27 marzo 2015
di Salvatore Arena
Produzione Scena Nuda | Regia Filippo Gessi
con Luca Fiorino
costumi Giulia Drogo
luci Antonio Rinaldi
musiche Giovanni Puliafito
assistente Gabriele Furnari Falanga
“Icaro” è un invito all’ascolto di tutti gli ultimi che ci circondano. Di quelli che vivono ai margini della città, alla periferia dell’indifferenza. Scelto il tema, il mito di Icaro, la parola si modella sul corpo dell’attore e il mito viene stravolto, deviato verso un dramma che affiora piano piano e del mito restano soltanto le piume. Ecco comparire Icaro-Vanni. Un qualunque uomo, di un qualunque sobborgo di Calcutta, Milano, o New York. Lacerato dalla perdita, dall’abbandono, cerca una salvezza dentro se stesso, ali come un’ancora per volare sopra l’abisso del suo dolore, almeno una volta. La variazione cromatica della scrittura, siciliano nella prima parte, italiano nella seconda, è una scelta necessaria che crea un solco, dilata il tempo, lo storpia, lo rallenta, perché il protagonista possa capire dov’è il nodo, dove lo sbaglio e come espiare la sua colpa e affrontare la trincea di questo suo squarcio. Perché il raccontare possa essere per lui rifugio, caverna primordiale dove sedersi a guardare nel fuoco dell’ inverno i suoi demoni e vederli bruciare. Affidarsi a tutte le Madonne per far scorrere indietro il tempo e impedire al quel cuore di bambino di sanguinare ancora. Per definire i contorni estremi del dramma servono affermazioni e negazioni, che rendano il corto circuito mentale in Vanni, un immaginario fatto di suoni, di ripetizioni a ricreare la logica del caos-pensiero del protagonista. La scrittura è un continuo salto temporale tra presente e passato, tra desiderio di salvezza e necessità di consumarsi, di bruciare le ali in volo. Cadere infine nel profondo blu, là dove il mare è madre e padre, là dove il mare è mare.
Salvatore Arena
Chi è Icaro per Vanni? Che cos’è il volo per questo Icaro moderno? Perché continuamente anela il cielo? Vanni era un uomo. Un uomo che aveva lavoro e pane. Una moglie. Aveva un figlio. Adesso vive nella piazza di un paesino. Vive in un suo labirinto. Il labirinto della sua mente. Il labirinto del suo corpo che non sa dove si trova e dove andare ed è portato continuamente dalle infinite vie senza uscita. Solo guardando in alto può vedere il cielo e sperare di trovarne una. Non ha il tempo per pensare, per riflettere, per ricordare…

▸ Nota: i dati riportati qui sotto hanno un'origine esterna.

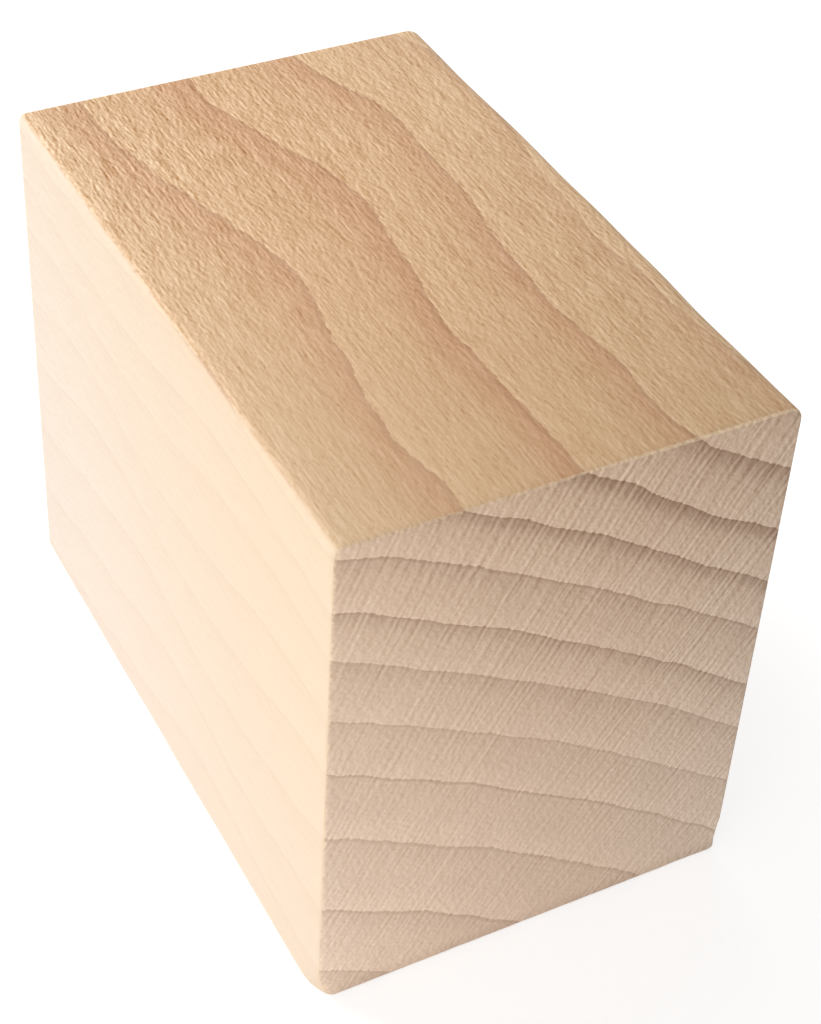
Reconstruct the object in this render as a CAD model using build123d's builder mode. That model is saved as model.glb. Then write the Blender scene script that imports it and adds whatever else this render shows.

Chi vorrebbe ricordare il dolore? Così Vanni sopravvive, male, ma sopravvive in un turbinio di immagini, di visioni, di voci che si susseguono senza soluzione di continuità, senza residui tra l’una e l’altra. Il suo corpo agisce in questo labirinto portato senza volontà come una piuma portata dal vento. Il vento, il cielo. Questo vuole diventare, per non essere più uomo, per cambiare questa carne e farla più leggera dell’aria.
Non c’è volontà nel voler ricordare eppure il suo è un viaggio involontario in quella direzione. Un’ autoterapia dopo uno shock post-traumatico che lo porterà a ricordare quello che era un tempo. Il ricordo si fa consapevole, il labirinto si apre, il cielo lo aspetta…
Perché vuole volare, vuole essere altro, essere Icaro e come Icaro cadere giù in picchiata nel suo ultimo volo.